I choose to love when it’s probably a bad idea. I’ve chosen other paths and lives and now I choose this one. This painful existence waiting for my friend, my person. Because a future without her would be spent looking over my shoulder at what might have been. And maybe this is the wrong choice. So I try to make one’s that are generally good while I wait and hurt. But in the end, we all must choose for ourselves.

We can help others if they let us. We can live and love with consent. We can do wonderful beautiful things. But what we must not do is create another link, another shackle waiting for things to get better.

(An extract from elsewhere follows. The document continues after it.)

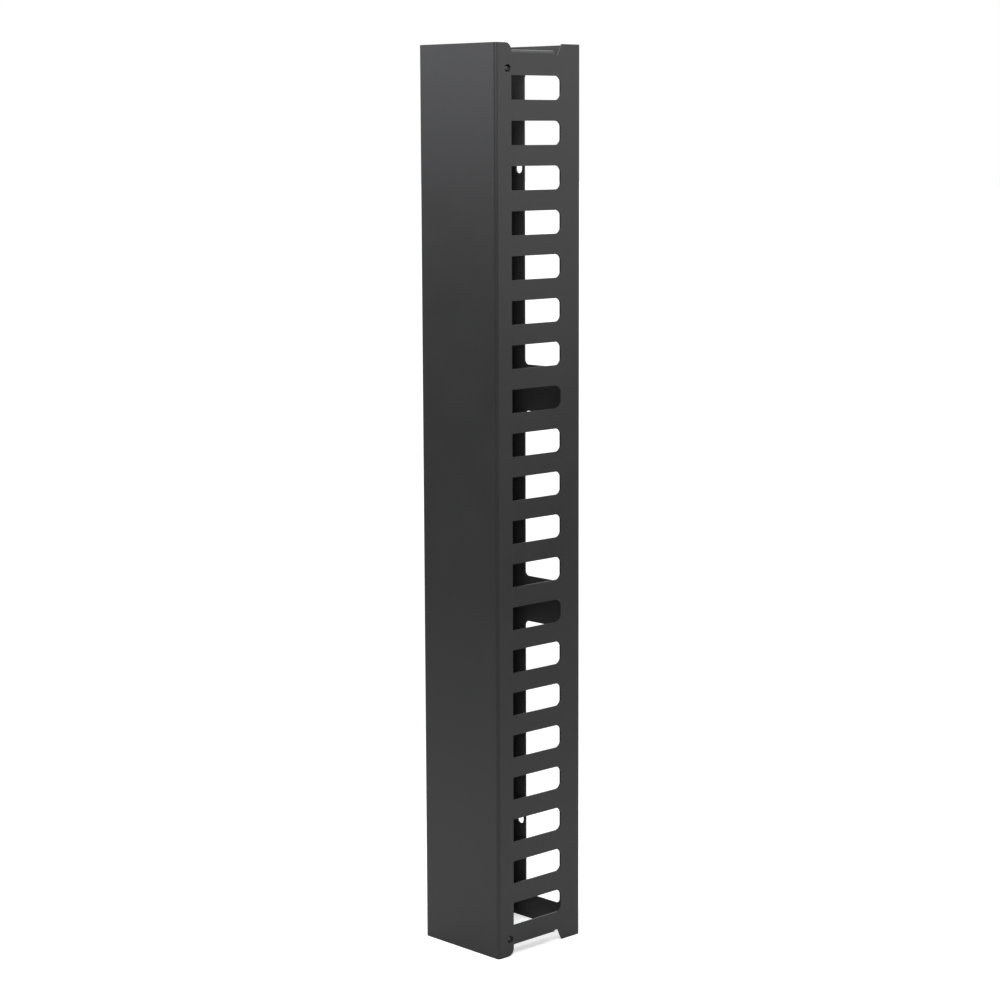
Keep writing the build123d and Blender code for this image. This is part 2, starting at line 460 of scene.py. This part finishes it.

May your journey find a road

I didn’t sleep last night. I can feel the weight of those lost hours bearing down on me. But I chose this, to stay up. And watching the clock, saying that old mantra, “If I go to sleep now, I’ll get 2 hours, get 90 minutes, get 20 minutes, get some caffeine and hope I don’t fall asleep while driving”. Then I read my email. I usually only check a couple of times a day. Because I receive a bunch, most of it junk. But like gold from silt rise the words of the blogs I follow. There really aren’t that many. I have a criteria where I have to like 3 pieces to follow them. That insures that they have my attention and time. And I read some posts and like and comment, in my sleep deprived brain zombie state. And I see someone’s blog has gone private. Someone who I like. And maybe this is the sleep deprivation or that I’ve been watching Legion, but I have this brief image of this guy dressed in black just thousand yard staring into the distance. And I know that’s me. And you know people have reasons, generally good reasons for going private, but I always hear Morgan Freedman’s speech from Shawshank Redemption ending with, “I guess I just miss my friend.” Sleep deprived me can be maudlin. But no less true. It’s like a light winking out in the firmament. And my universe is a little dimmer.